Abstract: This thesis reports on a longitudinal study of students' understanding of decimal notation. Over 3000 students, from a volunteer sample of 12 schools in Victoria, Australia, completed nearly 10000 tests over a 4-year period. The number of tests completed by individual students varied from 1 to 7 and the average inter-test time was 8 months. The diagnostic test used in this study, (Decimal Comparison Test), was created by extending and refining tests in the literature to identify students with one of 12 misconceptions about decimal notation.
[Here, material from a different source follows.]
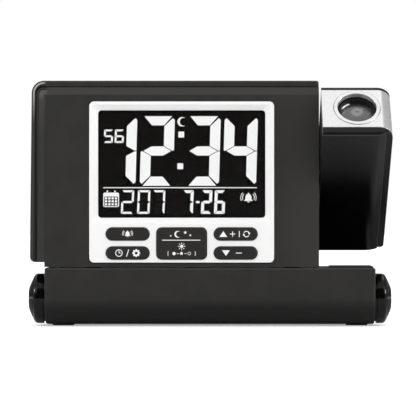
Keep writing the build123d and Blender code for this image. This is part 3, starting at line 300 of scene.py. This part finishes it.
def mouldedPlastic(name, level, warmth, roughness, grain, grainDepth, specular=0.3, shade=None):
    skin = Finish(name, {"Specular IOR Level": specular})
    cloud = skin.noise(90, 3, 0.6)
    speck = skin.noise(grain, 3, 0.65)
    pits = skin.node("TexVoronoi", {}, {"Vector": skin.place(), "Scale": grain * 0.8})
    mottle = cloud * 0.6 + speck * 0.4
    bump = skin.relief(speck * 0.65 + pits * 0.35, grainDepth * mm, 0.8, skin.softEdge(0.2 * mm))
    colour = skin.between(mottle.smooth(0.3, 0.7), grey(level * 0.86, warmth), grey(level * 1.14, warmth))
    if shade:
        colour = shade(skin, colour, level, warmth)
    rough = roughness + (cloud - 0.5) * 0.12 + (speck - 0.5) * 0.1
    return skin.show(Base_Color=colour, Roughness=rough, Normal=bump)


def polishedPlastic(name, level, warmth, roughness, specular, shade=None):
    skin = Finish(name, {"Specular IOR Level": specular})
    ripple = skin.noise(60, 2, 0.4)  # slight flow lines of the moulding
    smear = skin.noise(240, 4, 0.7)
    dust = skin.noise(5200, 1, 0.5)
    bump = skin.relief(ripple, 0.02 * mm, 0.5, skin.softEdge(0.25 * mm))
    colour = skin.between(dust.smooth(0.62, 0.8), grey(level, warmth), grey(level * 1.6 + 0.002, warmth))
    if shade:
        colour = shade(skin, colour, level, warmth)
    rough = roughness + smear.smooth(0.5, 0.8) * 0.08
    return skin.show(Base_Color=colour, Roughness=rough, Normal=bump)


def satinPaint(name, level, warmth, metallic, roughness, flake, shade=None):
    skin = Finish(name, {"Metallic": metallic})
    fleck = skin.node("TexVoronoi", {}, {"Vector": skin.place(), "Scale": flake})
    cloud = skin.noise(120, 2, 0.5)
    peel = skin.noise(900, 2, 0.5)
    bump = skin.relief(peel, 0.01 * mm, 0.6, skin.softEdge(0.2 * mm))
    colour = skin.between(fleck.smooth(0.1, 0.7), grey(level * 1.03, warmth), grey(level * 0.95, warmth))
    if shade:
        colour = shade(skin, colour, level, warmth)
    rough = roughness + (cloud - 0.5) * 0.08 + (fleck - 0.4) * 0.05
    return skin.show(Base_Color=colour, Roughness=rough, Normal=bump)


def plainMetal(name, level, roughness, along):
    skin = Finish(name, {"Metallic": 1.0})
    stretched = skin.node("Mapping", {}, {"Vector": skin.place(), "Scale": along})
    brush = skin.noise(3000, 4, 0.6, at=stretched)
    tarnish = skin.noise(300, 3, 0.6)
    colour = skin.between(tarnish.smooth(0.4, 0.75), grey(level), grey(level * 0.78, 0.04))
    rough = roughness + brush * 0.16
    return skin.show(Base_Color=colour, Roughness=rough, Normal=skin.relief(brush, 0.006 * mm, 0.5))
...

Particular longitudinal measures and definitions of the prevalence of misconceptions were adapted from the medical literature. These measures were further refined to overcome the effect of repeated testing (which resulted in a 10% improvement) as well as various sampling issues. Analysis was conducted at both the coarse level (4 behaviours) and fine level (12 ways of thinking).
Improved estimates of the prevalence of expertise as well as for the various misconceptions are provided. Only 30% of Grade 6 students and 70% of Grade 10 students demonstrate expertise on this test and about 25% of students between Grades 7 and 10 completed tests by choosing the decimal with the fewest digits as the largest number, a behaviour which results from several different ways of thinking. Despite its high prevalence, this particular behaviour is not well known amongst teachers.
Three phenomena were investigated: persistence, hierarchy and regression. The misconceptions which are most persistent are those that involve the treatment of the decimal portion of a number as a whole number. A hierarchy of the misconceptions was determined by considering the relative rate to expertise on the next test: the hierarchy is different for primary and secondary students. About 20% of students were involved in regression, that is, they completed one test as an expert, but were unable to do so on a later test. This analysis provides additional evidence that many students are receiving teaching that covers over rather than overcomes their misconceptions. For example, some students appear to be following algorithms for comparing decimal numbers (such as rounding to two decimal places), but revert to a latent misconception when their incomplete algorithm fails. Furthermore, support is provided for the hypothesis that some misconceptions are due to the interference of new teaching.
Steinle, V. (2004). Changes with Age in Students’ Misconceptions of Decimal Numbers. Unpublished doctoral thesis, University of Melbourne.